**YOUR TASK:**
Word for word, restate every line of the material.

**SUPPLIED DATA:**
▬▬▬▬▬▬

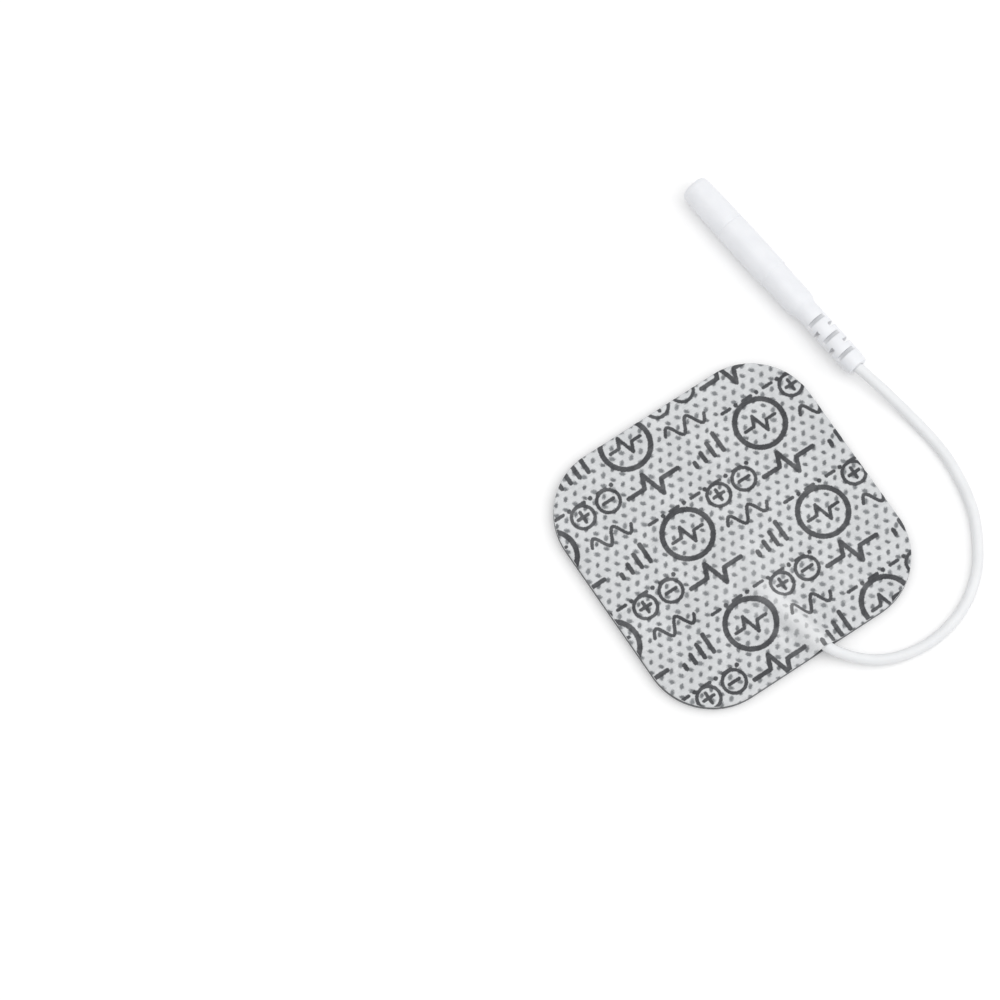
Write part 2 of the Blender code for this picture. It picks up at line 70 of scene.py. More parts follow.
ROUTE_CORNER = Vector((PAD_HALF, -PAD_HALF, 0.0))

# Lead's route past the exit: millimetres from the pad's +X -Y corner, then the share of the height
ROUTE_FALL = (
    (-16.95, -2.34, 0.80),
    (-15.18, -4.28, 0.52),
    (-13.02, -5.67, 0.24),
    (-10.57, -6.50, 0.04),
)
ROUTE_FLOOR = (
    (-7.88, -7.03), (-4.93, -7.00), (-2.67, -6.58), (-0.14, -5.76), (2.33, -4.35),
    (4.28, -2.78), (5.66, -1.24), (7.15, 1.07), (8.57, 3.46), (9.52, 6.17),
    (10.10, 9.11), (10.48, 12.20), (10.39, 15.37),
)
ROUTE_RISE = (
    (9.92, 18.78, 0.06),
    (9.19, 22.38, 0.34),
    (8.33, 26.07, 0.74),
)
LEAD_POINT_STEP = 0.45 * MM
LEAD_SEAT_DEPTH = 0.4 * MM

# Ridge over the lead and low swell over the strands, as the CAD frame has them
RIDGE_CLEARANCE = 0.05 * MM
RIDGE_FADE = 5.0 * MM
RIDGE_HEIGHT = LEAD_HELD_Z + LEAD_RADIUS + RIDGE_CLEARANCE - CLOTH_Z
RIDGE_HALF_WIDTH = math.pi * math.sqrt(RIDGE_HEIGHT * (LEAD_RADIUS + RIDGE_CLEARANCE) / 2)
END_GAP = 0.3 * MM
SWELL_HEIGHT = 0.3 * MM
SWELL_MIDDLE = LEAD_HELD_LENGTH + 4.0 * MM
SWELL_RADIUS = 4.52 * MM
SWELL_FADE = 2.4 * MM

# Bond points pressed into the cloth: rows along X, every second row moved by half a pitch
BOND_PITCH_X = 1.527 * MM
BOND_PITCH_Y = 1.2545 * MM
BOND_PHASE_X = -0.07 * MM
BOND_HALF_LENGTH = 0.40 * MM
BOND_HALF_WIDTH = 0.27 * MM
BOND_TURNS = (math.radians(132.6), math.radians(46.1))
BOND_DEPTH = 0.17 * MM
BOND_SOLID = 0.55
BOND_EDGE = 1.45

# Folds in the cloth in millimetres: start, end, height, half width. The first two lift it off and
# carry a painted highlight along them.
LIFTING_LIT_FOLDS = (
    ((-2.6, -18.6), (-3.7, -10.9), 0.10, 0.55),
    ((10.9, -16.9), (7.6, -10.3), 0.09, 0.60),
)
FLAT_FOLDS = (
    ((4.2, -10.2), (6.6, -6.0), 0.05, 0.70),
    ((-1.9, -16.2), (-3.3, -19.5), 0.10, 0.25),
    ((-6.4, -19.1), (-7.9, -19.5), 0.06, 0.30),
    ((-1.7, -13.9), (-3.4, -12.3), 0.07, 0.28),
)
# Slow waves in the cloth: turns along X and Y for each millimetre, phase, height in millimetres
CLOTH_WAVES = (
    (0.31, 0.17, 0.4, 0.030),
    (-0.22, 0.41, 1.9, 0.022),
    (0.52, -0.36, 3.1, 0.012),
)
CLOTH_GRID = 256
CLOTH_UNDER_GRID = 64
SLAB_SEGMENTS = 320
CLOTH_EDGE_DROP = 0.07 * MM
CLOTH_EDGE_INSET = 0.03 * MM
CLOTH_SLOPE_STEP = 0.05 * MM
CLOTH_CALM_SHARE = 1 / 8
RIDGE_BOND_FADE = 0.6

# How much the cloth counts as lifted and lit, which pales it, its bond points and its print: partly
# the cloth lying off the dark film, partly painted highlight along the crest, the folds and the
# exit
RIDGE_LIFT_AND_LIGHT = 1.15
SWELL_LIFT_AND_LIGHT = 0.30
FOLD_LIFT_AND_LIGHT = 0.55
FOLD_LIFT_AND_LIGHT_REACH = 0.9
EXIT_LIFT_AND_LIGHT = 0.95
EXIT_LIFT_AND_LIGHT_REACH = 1.7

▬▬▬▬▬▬

**TASK RESULT:**
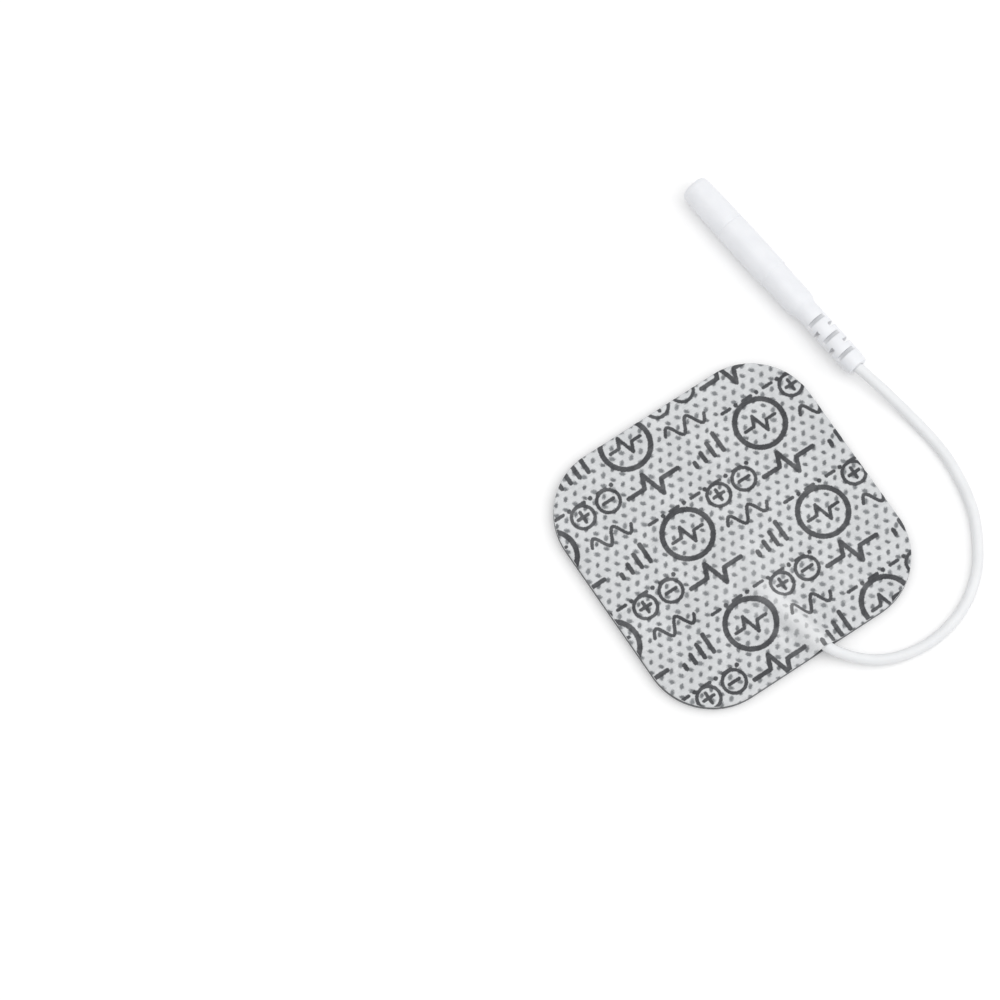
Write part 2 of the Blender code for this picture. It picks up at line 70 of scene.py. More parts follow.
ROUTE_CORNER = Vector((PAD_HALF, -PAD_HALF, 0.0))

# Lead's route past the exit: millimetres from the pad's +X -Y corner, then the share of the height
ROUTE_FALL = (
    (-16.95, -2.34, 0.80),
    (-15.18, -4.28, 0.52),
    (-13.02, -5.67, 0.24),
    (-10.57, -6.50, 0.04),
)
ROUTE_FLOOR = (
    (-7.88, -7.03), (-4.93, -7.00), (-2.67, -6.58), (-0.14, -5.76), (2.33, -4.35),
    (4.28, -2.78), (5.66, -1.24), (7.15, 1.07), (8.57, 3.46), (9.52, 6.17),
    (10.10, 9.11), (10.48, 12.20), (10.39, 15.37),
)
ROUTE_RISE = (
    (9.92, 18.78, 0.06),
    (9.19, 22.38, 0.34),
    (8.33, 26.07, 0.74),
)
LEAD_POINT_STEP = 0.45 * MM
LEAD_SEAT_DEPTH = 0.4 * MM

# Ridge over the lead and low swell over the strands, as the CAD frame has them
RIDGE_CLEARANCE = 0.05 * MM
RIDGE_FADE = 5.0 * MM
RIDGE_HEIGHT = LEAD_HELD_Z + LEAD_RADIUS + RIDGE_CLEARANCE - CLOTH_Z
RIDGE_HALF_WIDTH = math.pi * math.sqrt(RIDGE_HEIGHT * (LEAD_RADIUS + RIDGE_CLEARANCE) / 2)
END_GAP = 0.3 * MM
SWELL_HEIGHT = 0.3 * MM
SWELL_MIDDLE = LEAD_HELD_LENGTH + 4.0 * MM
SWELL_RADIUS = 4.52 * MM
SWELL_FADE = 2.4 * MM

# Bond points pressed into the cloth: rows along X, every second row moved by half a pitch
BOND_PITCH_X = 1.527 * MM
BOND_PITCH_Y = 1.2545 * MM
BOND_PHASE_X = -0.07 * MM
BOND_HALF_LENGTH = 0.40 * MM
BOND_HALF_WIDTH = 0.27 * MM
BOND_TURNS = (math.radians(132.6), math.radians(46.1))
BOND_DEPTH = 0.17 * MM
BOND_SOLID = 0.55
BOND_EDGE = 1.45

# Folds in the cloth in millimetres: start, end, height, half width. The first two lift it off and
# carry a painted highlight along them.
LIFTING_LIT_FOLDS = (
    ((-2.6, -18.6), (-3.7, -10.9), 0.10, 0.55),
    ((10.9, -16.9), (7.6, -10.3), 0.09, 0.60),
)
FLAT_FOLDS = (
    ((4.2, -10.2), (6.6, -6.0), 0.05, 0.70),
    ((-1.9, -16.2), (-3.3, -19.5), 0.10, 0.25),
    ((-6.4, -19.1), (-7.9, -19.5), 0.06, 0.30),
    ((-1.7, -13.9), (-3.4, -12.3), 0.07, 0.28),
)
# Slow waves in the cloth: turns along X and Y for each millimetre, phase, height in millimetres
CLOTH_WAVES = (
    (0.31, 0.17, 0.4, 0.030),
    (-0.22, 0.41, 1.9, 0.022),
    (0.52, -0.36, 3.1, 0.012),
)
CLOTH_GRID = 256
CLOTH_UNDER_GRID = 64
SLAB_SEGMENTS = 320
CLOTH_EDGE_DROP = 0.07 * MM
CLOTH_EDGE_INSET = 0.03 * MM
CLOTH_SLOPE_STEP = 0.05 * MM
CLOTH_CALM_SHARE = 1 / 8
RIDGE_BOND_FADE = 0.6

# How much the cloth counts as lifted and lit, which pales it, its bond points and its print: partly
# the cloth lying off the dark film, partly painted highlight along the crest, the folds and the
# exit
RIDGE_LIFT_AND_LIGHT = 1.15
SWELL_LIFT_AND_LIGHT = 0.30
FOLD_LIFT_AND_LIGHT = 0.55
FOLD_LIFT_AND_LIGHT_REACH = 0.9
EXIT_LIFT_AND_LIGHT = 0.95
EXIT_LIFT_AND_LIGHT_REACH = 1.7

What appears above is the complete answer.